I’ve said recently that my motivation just isn’t what it used to be. I felt lazy for a while, but then I realized that part of it was that the news items just plain didn’t catch my attention. You see, this site started in December of 2005. At the time, the NSA wiretapping scandal had just come out. It was revealed that the president was authorizing an agency to illegally spy on millions of American citizens in blatant breach of the FISA statute. The revelation was shocking, and infuriated me enough to start this site and spend my own money on its upkeep.

Next came Abramoff. Not a huge scandal, but a big one for the GOP in general. So many within Congress taking money from the Indian scammer. Meh.

Abu Ghraib and the Gitmo accusations now. Torture being liberally used on suspects in our prisons. Worse still, it turned out that many of them were innocent. In fact, most. Our government, via our military, brutalizing innocents and keeping them from having even the most basic rights. Over time we found out that there were multiple secret prisons littered about, worse by far than even Guantanamo Bay and Abu Ghraib.

The CIA scandal. The outing of Valerie Plame as an undercover agent was reaching up into the White House, possibly directly from Dick Cheney or Karl Rove.

Bush ordered a CIA group specifically formed to hunt down Osama Bin Laden to be disbanded.

In late 2002, Bush ordered troops and officials in Afghanistan to leave, even though they had Bin Laden on the ropes, in order to get into Iraq a full 8 months before the war resolution was even on the table.

At every turn, it seemed as though there was another disaster going on in the bowels of the Bush Administration. And these weren’t little “LewinskiGate” type scandals, these involved torture, spying, deception, and putting our nation in greater danger. Each story was of great national import, each one was evidence that this president and those around him were unmitigated horror shows and stood to not only wreck the nation but inflame anti-American sentiment, the cause of terrorism no less, worldwide.

Now, it’s the attorney firing scandal. Alberto Gonzales may have ordered that a few attorneys be dismissed and replaced based almost solely on political leanings. Thanks to the PATRIOT Act, the AG (did he get the job just because his initials match?) can appoint “interim” attorneys for as long as they want to be there, effectively removing their status as “interim”. From there the issue spiders, involving DoJ attempts to get attorneys to indict Democrats shortly before elections and such. Then there’s the severely contradictory statements made by the various people involved.

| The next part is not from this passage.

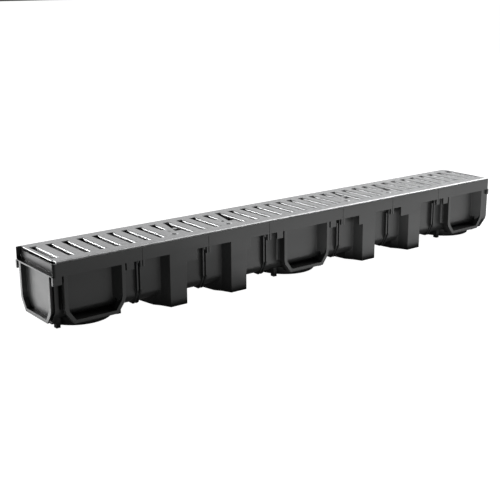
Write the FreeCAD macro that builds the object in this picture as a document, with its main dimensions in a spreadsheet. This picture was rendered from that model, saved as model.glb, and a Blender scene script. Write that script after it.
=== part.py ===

Important? Sure. But this is far from the earth-shattering revelations of the others. Tell someone that the president got a few attorneys fired over political interests and they might get briefly interested. Tell them that innocent people are being tortured or that their phone lines are being illegally tapped and now you have their attention.

I’m glad that Alberto Gonzales may get his just due, but this is not headline day by day news. The fact that the other issues have not been resolved, and yet they are not at the forefront of our discourse is discouraging. Just because it’s “old” means nothing. The innocent Iraqis tortured in CIA prisons don’t get to move onto the next thing when people stop being interested. Those taps on your phone and internet line don’t disconnect after the story gets boring.

This isn’t going to rally the forces against Bush, and the issue isn’t major enough to actually cause a problem. Meanwhile, far more important stories are getting lost. So you know, I don’t really care about the attorney firing scandal.

Senate GOP blocks “no confidence” vote for Gonzales

If you want to know why it is that our country isn’t exactly headed in the right direction, here it is right here. The Senate GOP didn’t vote down the “no confidence” bid concerning Alberto Gonzales, they blocked voting on it entirely. This paragraph is all you need:

The debate and vote were purely symbolic, and Democrats acknowledged before bringing up the resolution they did not have the votes needed to invoke cloture and bring the resolution itself to the floor.

That’s right. Senators refused to allow a purely symbolic vote to take place. I can’t even muster a properly snarky comment this is so stupid.